Mobile network operators are at risk of being forced to compete on price
Mobile network operators (MNOs) are struggling to differentiate. The NPSs for the three main MNOs fall within ten points of each other (Figure 1). Customers of all three players are also very satisfied with various aspects of their mobile service, such as coverage, price and customer service. For example, all MNOs have average customer satisfaction scores of either 4.1 or 4.2 out of 5.0 for network coverage, data spend and data allowance.
These results are encouraging but point to a potential problem. All three of the major MNOs provide a good-quality product to satisfied customers, but there is little to choose between them. Many MNOs use unlimited plans to attract new customers and retain existing subscribers. This practice is particularly commonplace in the USA (Figure 2). One might see this as a success but it also limits future opportunities; once a customer has a plan that includes unlimited voice, messaging and data, what else can an operator offer?
Figure 2: Share of mobile customers on unlimited data plans, USA, 20221
It should be noted that the move to unlimited plans is driven by local competition rather than customer demand; there is no relationship between data usage and the share of customers on an unlimited plan.
The clear risk is that the three US MNOs will have little choice but to compete on price. ARPU in the USA is higher than that in almost any other high-income country, so there may well be scope for operators to be more aggressive on price.
Fixed operators receive a wide range of satisfaction scores
The fixed sector has a very different set of dynamics to the mobile market. Indeed, Figure 1 shows that there are considerable differences in NPS between the best-performing (AT&T (+49)) and worst-performing (Spectrum (+1)) operators. Spectrum (Charter) has the lowest satisfaction scores for four out of the five individual service elements included in our survey (speed, usage restrictions, reliability and price) and is only slightly ahead of the other major cable operator, Xfinity (Comcast), for the fifth attribute (customer service). Spectrum does not score above 3.8 (out of 5.0) for any attribute, and its lowest score, for price, is just 3.3. This is the lowest in result in our survey. Conversely, AT&T’s scores are all between 4.0 and 4.2 (out of 5.0).
Cable operators have benefitted from the low level of competition within their footprints. However, they need to improve almost all aspects of their services if they are to avoid being vulnerable to churn. Verizon and T-Mobile have launched low-priced FWA offers that specifically target cable customers; such plans may have extra appeal while the economy is relatively weak.

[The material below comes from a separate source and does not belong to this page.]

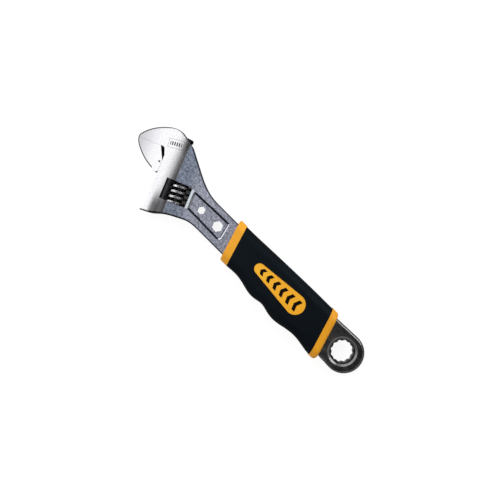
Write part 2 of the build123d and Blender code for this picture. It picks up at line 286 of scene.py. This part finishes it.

AT&T and Verizon have also done a better job of cross-selling other services to their fixed customer base than their cable rivals have. For example, AT&Ts’ customers are more than twice as likely to buy an additional Wi-Fi unit from their operator than customers of Xfinity (Comcast) or Spectrum (Charter).
All fixed operators in the US have the potential to migrate their customers onto faster plans. Indeed, Figure 3 shows that just over 20% of customers are on connections that provide speeds of over 500Mbit/s (typically 1Gbit/s). This result is in line with that in other high-income countries, but is around 10 percentage points lower than in the best-performing countries such as Spain. We estimate that more than half of customers in high-income countries will take these fast connections in 2–3 years. Migrating customers to faster speeds will be an essential part of fixed infrastructure providers’ defence against FWA competition, which cannot offer such fast speeds; this is especially true for cable operators.
Figure 3: Share of fixed customers on connections with speeds of over 500Mbit/s, USA, 2022
The threat of revenue erosion is real in both the fixed and mobile markets
Operators in the USA have been focused on increasing their revenue from connectivity services, possibly to a greater extent than their peers in other high-income countries. They have managed to grow their revenue in recent years by maintaining ARPU and finding new customers. However, this model may come under pressure, especially in the mobile market, where operators must find differentiators to avoid price competition.
In the fixed market, cable operators are poorly rated by customers and there is the real threat of substitution by lower-price (and possibly lower-performance) FWA services. Fixed operators may need to lower prices to compete, even if only a relatively small share of the market moves to FWA, thereby eroding market value.
1 Information about the customers on unlimited plans is self-reported and may differ slightly to the operators’ own reporting.